Maverick Vinales – Nervos de aço

 

Lupcínio Rodrigues, cantor e compositor brasileiro conhecido por ter inventado a dor de cotovelo, descreveu em uma das suas composições o tipo ideal de piloto para a MotoGP: “Pessoas com nervos de aço”. O acidente que causou a bandeira vermelha na última etapa aconteceu com o piloto da Yamaha Maverick Vinales. O Red Bull Ring pode ser definido como 3 km de arrancada com um miolo, as retas do autódromo permitem velocidades de mais de 300 km/h. Quando se aproximou do final da reta mais veloz, o piloto descobriu que estava totalmente sem freios e um choque frontal com a proteção de ar que antecede a defensa metálica era inevitável.

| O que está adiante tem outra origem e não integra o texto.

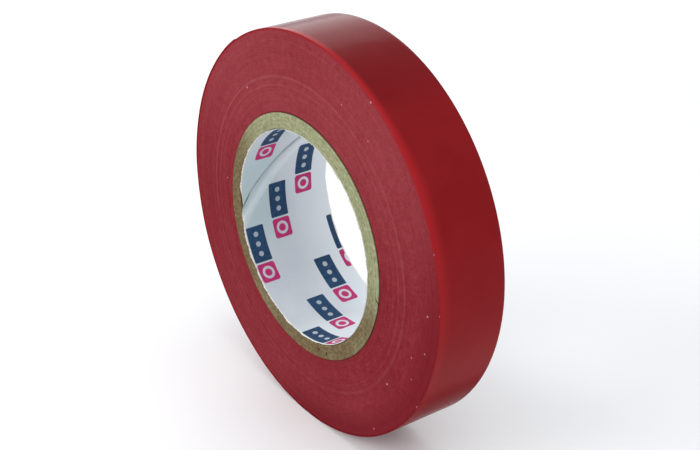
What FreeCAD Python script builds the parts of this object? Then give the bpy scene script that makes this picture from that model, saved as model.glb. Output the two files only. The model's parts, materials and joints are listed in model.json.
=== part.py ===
import FreeCAD, Part
import math
import os

# Roll of PVC electrical tape, wound on a spiral-wound board core with a printed paper liner.
# Millimetres. The roll stands on its rim: +Z is up and the core's axis lies along Y.
# The front side faces -Y. The origin is on the core's axis, in the middle of the tape's width.

# ---- driving dimensions ----
tape_width = 15.0
film_thickness = 0.105
adhesive_thickness = 0.03
tape_length = 25000.0

core_outer_radius = 25.0
bore_radius = 21.75
core_front_proud = 1.0          # how far the core stands out in front of the outermost lap's edge
core_back_proud = 5.5           # and behind its other edge
winding_cone = 0.9              # how much further forward the laps lie at the core than at the rim
liner_thickness = 0.12
ply_count = 4
ply_butt_gap = 0.2              # where the two edges of a ply's board strip meet
winding_slant = 50.0            # degrees between a strip's edge and the core's axis
ply_seam_angles = [52.0, 163.0, 258.0, 322.0]   # each butt seam at mid-length, innermost ply first

tip_angle = 125.0               # where the tape's free end lies on the rim, in degrees from +X to +Z
tail_segments = 4               # hinged lengths of the end that peels off
segment_length = 9.0
tail_clearance = 0.06           # under the free end, so that it lifts off without rubbing
segment_gap = 0.02

# ---- sizes worked out from them ----
tape_thickness = film_thickness + adhesive_thickness
roll_radius = math.sqrt(core_outer_radius ** 2 + tape_length * tape_thickness / math.pi)
core_length = core_front_proud + tape_width + core_back_proud
core_front_y = -tape_width / 2 - core_front_proud
ply_inner_radius = bore_radius + liner_thickness
ply_thickness = (core_outer_radius - ply_inner_radius) / ply_count
segment_turn = math.degrees(segment_length / roll_radius)
tail_start = 360.0 - tail_segments * segment_turn
gap_turn = math.degrees(segment_gap / roll_radius)
pack_first_radius = roll_radius - 2 * tape_thickness


def save(shape, node):
    """Writes one node and prints what it measures."""
    shape.exportStep("parts/" + node + ".step")
    print(f"{node}: {shape.Volume:.3f} mm3, {len(shape.Solids)} solid, valid {shape.isValid()}")


# ---- the core ----

def tube(inner_radius, outer_radius):
    """A tube of the core's length about the roll's axis."""
    start = FreeCAD.Vector(0, core_front_y, 0)
    along = FreeCAD.Vector(0, 1, 0)
    outside = Part.makeCylinder(outer_radius, core_length, start, along)
    inside = Part.makeCylinder(inner_radius, core_length, start, along)
    return outside.cut(inside)


def seam_slot(angle):
    """A thin slanted blade that cuts one side of a ply, where the strip's edges meet."""
    nearest = 0.7 * bore_radius
    furthest = core_outer_radius + 1.0
    blade_length = 2 * core_length / math.cos(math.radians(winding_slant))
    corner = FreeCAD.Vector(nearest, -blade_length / 2, -ply_butt_gap / 2)
    blade = Part.makeBox(furthest - nearest, blade_length, ply_butt_gap, corner)
    centre = FreeCAD.Vector(0, 0, 0)
    blade.rotate(centre, FreeCAD.Vector(1, 0, 0), -winding_slant)
    blade.rotate(centre, FreeCAD.Vector(0, 1, 0), -angle)
    blade.translate(FreeCAD.Vector(0, core_front_y + core_length / 2, 0))
    return blade


def board_ply(number):
    """One layer of board, counted from the bore outwards."""
    inner_radius = ply_inner_radius + number * ply_thickness
    ring = tube(inner_radius, inner_radius + ply_thickness)
    return ring.cut(seam_slot(ply_seam_angles[number]))


# ---- the winding ----
# Seen from the front the tape winds clockwise towards its free end. One lap is drawn as two half
# circles, whose centres lie a quarter of the tape's thickness to each side of the axis, on the line
# through the free end. Each half is larger than the one before, so the lap climbs by one thickness
# with no kink, and an offset lap has the same two centres.

def lap_point(first_radius, turn):
    """A point on the lap that starts at first_radius, after a turn of 0 to 360 degrees."""
    half = 0 if turn <= 180.0 else 1
    side = -1 if half == 0 else 1
    centre = side * tape_thickness / 4
    radius = first_radius + (0.25 + 0.5 * half) * tape_thickness
    along = math.radians(tip_angle)
    angle = math.radians(tip_angle - turn)
    x = centre * math.cos(along) + radius * math.cos(angle)
    z = centre * math.sin(along) + radius * math.sin(angle)
    return FreeCAD.Vector(x, -tape_width / 2, z)


def lap_arcs(first_radius, start, end):
    """The lap's arcs from one turn to another, split where its two halves meet."""
    stops = [start, end]
    if start < 180.0 < end:
        stops = [start, 180.0, end]
    arcs = []
    for first, last in zip(stops, stops[1:]):
        # Both halves pass through the point at 180 degrees, so any stop can end either arc.
        middle = (first + last) / 2
        points = [lap_point(first_radius, turn) for turn in (first, middle, last)]
        arcs.append(Part.Arc(*points).toShape())
    return arcs


def lap_strip(first_radius, thickness, start, end):
    """A strip of tape lying along the lap, as wide as the tape."""
    inside = lap_arcs(first_radius, start, end)
    outside = lap_arcs(first_radius + thickness, start, end)
    ends = []
    for turn in (start, end):
        low = lap_point(first_radius, turn)
        high = lap_point(first_radius + thickness, turn)
        ends.append(Part.makeLine(low, high))
    outline = Part.Wire(Part.__sortEdges__(inside + outside + ends))
    return Part.Face(outline).extrude(FreeCAD.Vector(0, tape_width, 0))


def coned_ring():
    """The space the laps lie in: a thick ring pushed forward evenly from its rim to its bore."""
    outermost = roll_radius + 1.0
    rise = winding_cone / (roll_radius - core_outer_radius)
    corners = []
    for radius, side in ((core_outer_radius, -1), (outermost, -1), (outermost, 1), (core_outer_radius, 1)):
        forward = rise * (roll_radius - radius)
        corners.append(FreeCAD.Vector(radius, side * tape_width / 2 - forward, 0))
    section = Part.Face(Part.makePolygon(corners + corners[:1]))
    return section.revolve(FreeCAD.Vector(0, 0, 0), FreeCAD.Vector(0, 1, 0), 360.0)


def wound_pack():
    """Every lap but the last, bonded into one body by the tape's own adhesive."""
    rim = lap_arcs(pack_first_radius, 0.0, 360.0)
    step = Part.makeLine(lap_point(pack_first_radius, 360.0), lap_point(pack_first_radius, 0.0))
    disc = Part.Face(Part.Wire(Part.__sortEdges__(rim + [step])))
    disc.translate(FreeCAD.Vector(0, -tape_width / 2, 0))
    disc = disc.extrude(FreeCAD.Vector(0, 2 * tape_width, 0))
    return disc.common(coned_ring())


def tail_strip(number, height, thickness):
    """One hinged length of the free end: height is above the lap below it."""
    start = tail_start + number * segment_turn + gap_turn
    end = tail_start + (number + 1) * segment_turn
    return lap_strip(pack_first_radius + height, thickness, start, end)


def hinge_point(number):
    """Where a length of the free end bends: on its outer surface, so that it opens underneath."""
    turn = tail_start + number * segment_turn
    return lap_point(pack_first_radius + tail_clearance + tape_thickness, turn)


os.makedirs("parts", exist_ok=True)

save(tube(bore_radius, ply_inner_radius), "core_liner_paper")
for number in range(ply_count):
    save(board_ply(number), f"core_board_ply_{number + 1}")

save(wound_pack(), "wound_tape")
save(lap_strip(pack_first_radius, tape_thickness, 0.0, tail_start), "outer_lap")
for number in range(tail_segments):
    name = number + 1
    film_height = tail_clearance + adhesive_thickness
    save(tail_strip(number, film_height, film_thickness), f"tail_film_{name}")
    save(tail_strip(number, tail_clearance, adhesive_thickness), f"tail_adhesive_{name}")
    place = hinge_point(number)
    print(f"hinge {name}: {place.x:.4f}, 0, {place.z:.4f}")

print(f"roll radius {roll_radius:.3f}, core length {core_length:.1f}, ply {ply_thickness:.4f}")
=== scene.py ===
import json
import math
import random

import bmesh
import bpy
import numpy as np
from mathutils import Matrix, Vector

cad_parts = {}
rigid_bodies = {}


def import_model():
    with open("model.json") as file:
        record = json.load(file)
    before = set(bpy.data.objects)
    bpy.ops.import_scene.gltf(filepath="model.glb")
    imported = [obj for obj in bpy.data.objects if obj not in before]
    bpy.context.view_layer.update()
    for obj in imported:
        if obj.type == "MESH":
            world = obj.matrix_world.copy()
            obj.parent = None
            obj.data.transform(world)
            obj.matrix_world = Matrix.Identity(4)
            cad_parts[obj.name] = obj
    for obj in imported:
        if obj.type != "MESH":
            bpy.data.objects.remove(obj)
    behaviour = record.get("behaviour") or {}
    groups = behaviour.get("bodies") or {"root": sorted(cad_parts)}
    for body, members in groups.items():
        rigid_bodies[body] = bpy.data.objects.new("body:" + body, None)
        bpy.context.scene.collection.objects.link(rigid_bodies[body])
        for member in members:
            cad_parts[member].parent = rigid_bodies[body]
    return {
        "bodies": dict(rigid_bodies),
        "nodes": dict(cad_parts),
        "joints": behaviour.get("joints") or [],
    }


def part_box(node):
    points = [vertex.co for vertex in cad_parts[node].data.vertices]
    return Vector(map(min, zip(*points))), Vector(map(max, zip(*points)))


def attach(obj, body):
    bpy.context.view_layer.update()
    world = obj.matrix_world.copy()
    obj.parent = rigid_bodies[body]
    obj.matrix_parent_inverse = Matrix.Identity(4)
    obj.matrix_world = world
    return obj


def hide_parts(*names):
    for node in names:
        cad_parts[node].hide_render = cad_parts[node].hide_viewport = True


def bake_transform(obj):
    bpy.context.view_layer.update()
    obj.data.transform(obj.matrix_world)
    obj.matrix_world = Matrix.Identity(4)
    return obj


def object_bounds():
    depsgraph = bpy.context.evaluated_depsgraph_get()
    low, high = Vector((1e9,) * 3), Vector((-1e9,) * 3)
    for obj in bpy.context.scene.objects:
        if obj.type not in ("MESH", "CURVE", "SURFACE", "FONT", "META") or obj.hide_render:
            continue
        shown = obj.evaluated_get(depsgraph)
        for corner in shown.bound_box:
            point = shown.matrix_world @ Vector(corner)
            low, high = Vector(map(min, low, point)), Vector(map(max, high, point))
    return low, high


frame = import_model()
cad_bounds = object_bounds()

# Roll of red PVC electrical tape on a paper-lined board core, standing on its rim. The core's axis
# is Y, and the front side faces -Y. Shapes are worked out in millimetres and made in metres.
# Angles go round the axis from +X towards +Z.

MM = 0.001

# ---- the tape ----
TAPE_THICKNESS = 0.135
ADHESIVE_THICKNESS = 0.03
TAIL_CLEARANCE = 0.06           # under the free end
TIP_ANGLE = 125.0               # where the free end lies
LAP_COLUMNS = 180               # steps round one wound lap
LAP_EDGE = 0.012                # half the width of the step between two laps' edges
LAP_STEP = 0.5                  # degrees between the sections of the outer lap
TAIL_STEP = 0.2                 # and of the free end
LAP_CORNER = 0.05               # how far the film's outer edges are rounded
TAIL_CORNER = 0.04
ADHESIVE_CORNER = 0.005
LAP_RIPPLE = 0.008              # height of the film's slow waves
TAIL_RIPPLE = 0.006
RISE_TURN = 12.0                # degrees over which the outer lap rises to the free end
# How far each bend of the free end reaches before its hinge and after it.
BEND_REACH = [(0.0, 2.6), (2.4, 6.5), (2.4, 6.5), (2.4, 6.5)]
LAP_SET_BACK = 0.05             # of every wound lap behind the outer one
LAP_SCATTER = 0.012             # of each lap on its own
DRIFT_STEP = 0.016              # of neighbouring laps together
DRIFT_KEPT = 0.93               # share of that drift that the next lap keeps
CORE_HOLLOW = (0.16, 0.2)       # depth and reach of the hollow beside the core
RIM_HOLLOW = (0.06, 0.25)       # and of the one beside the rim
EDGE_WANDER = 0.02              # of the outer lap's edges
# Laps that stand out: radius, and how far behind their neighbours (in front if negative).
RAISED_LAPS = [(31.8, -0.06), (30.2, -0.04), (35.6, -0.03), (27.1, 0.04)]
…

Vinales não hesitou, apesar da velocidade, (segundo a telemetria a 230 km/h)  pulou da moto em movimento e deslizou pelo asfalto e brita, enquanto sua Yamaha se chocava violentamente com a proteção.  O equipamento ficou destruído, o piloto íntegro. A Brembo, fornecedora da Yamaha havia recomendado que todos os protótipos deveriam usar o novo sistema de freios desenvolvido para 2020, com pinças maiores e melhor desempenho. A moto de Vinales era a única da fábrica que não estava utilizando este novo mecanismo.